The Worst For The Vikings Part Two: The Train Wreck to LA
Posted by Anthony Schmidt on March 10, 2011 Jump To Comments
Before the 2010 season kicked off I pondered out loud what would be the worst thing that could happen to the Vikings. Those ponderings can be relived here: http://brentfavre.com/2010/08/03/the-worst-for-the-vikings/
I’ll admit at the time I was a bit obsessed with the Vikings. The idea of a Packers Legend leading the despised, pathetic, miserable Vikings (spit) to the Super Bowl is beyond comprehension. Thankfully after the 2010 season it is still beyond comprehension.
No really Ted, Thanks!
Just six short months ago the Vikings were the favorite to win the NFC North, Vikings fans were demanding that the division be renamed the NFC ‘Norse’, Jeff and his annoying Purple and Yellow Iron Man with Vikings horns avatar trolled Packers fan sites talking trash, and Favre seemed poised to exit the biggest stage in sports ala John Elway. The Vikings had all the pieces, they just needed to give it one more shot and try just a little harder and they would be Champions for sure (spit).
But it was not meant to be (cheer). The 2010 season has been one of the most forgettable seasons (for Vikings fans) in 50 years of Vikings football. The worst has happened and continues to happen. This season was like a train wreck that took 16 weeks. In the beginning I watched with a certain vindictive giddiness as the first few cars fell off the tracks and exploded into a fiery mess of football drama. As the carnage continued to pile up through the season, I began to feel slight twinges of indifference, if not full out sympathy. By the end I could only watch with a mild indifference, as my wildest fantasies nearly unimaginable a year ago became reality.
Now seems to be a good time to recap all that has happened these past glorious months.
For me it started last season when the Favre/Chili marriage showed cracks during the Panthers game. Childress wanted to pull Favre halfway through a game that saw the hapless Panthers expose the ineptitudes of the faltering Vikings. Favre refused to be pulled. Childress and Favre looked like lovers in a spat. A spat that played out in sports news for weeks.
Fast forward a month and we have the infamous back across the middle championship game interception versus the Saints, which sealed the fate of their 2009 season.
Before the 2010 season even started the Vikings drama was in mid season form. Favre couldn’t make up his mind and reportedly wouldn’t come back due to differences with Childress, differences that would later prove to be irreconcilable. Favre had to be begged off the Farm by his teammates who managed to convince him to return for one more run.

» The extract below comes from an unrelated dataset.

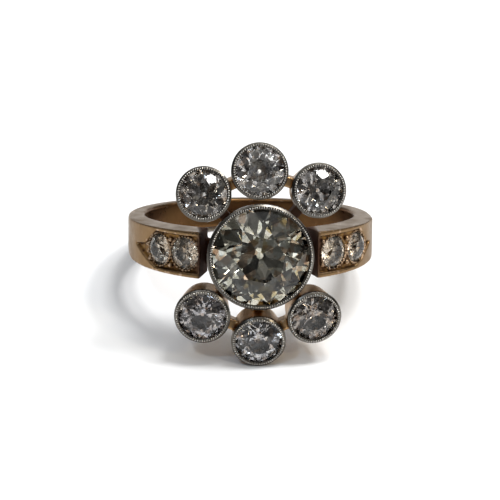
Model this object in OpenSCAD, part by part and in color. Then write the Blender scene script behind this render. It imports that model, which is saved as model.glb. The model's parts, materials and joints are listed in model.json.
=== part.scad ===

It was clear that the season would not be a repeat of the year before when their star receiver went out with a hip injury before the season even started and their number two receiver suffered from debilitating migraine headaches that kept him sidelined through the first weeks. Also, the ever-dependable Bernard Berrian seemed to be suffering from an acute case of the Dropsies. After starting the season 1-2 the Vikings traded a 3rd round draft pick to New England in exchange for Randy Moss who was brought in to shore up the ailing receiving corps(e). Favre throwing his 500th TD to Moss was to be the only remarkable accomplishment of the legendary receiver in his second stint with the Vikings. After expressing his love for the Pats and his dissatisfaction with the team’s choice in catering, Moss was abruptly released by Childress. A move that was wildly unpopular with the fans and seamed to have been completed with out the consent or even notification of the team’s ownership.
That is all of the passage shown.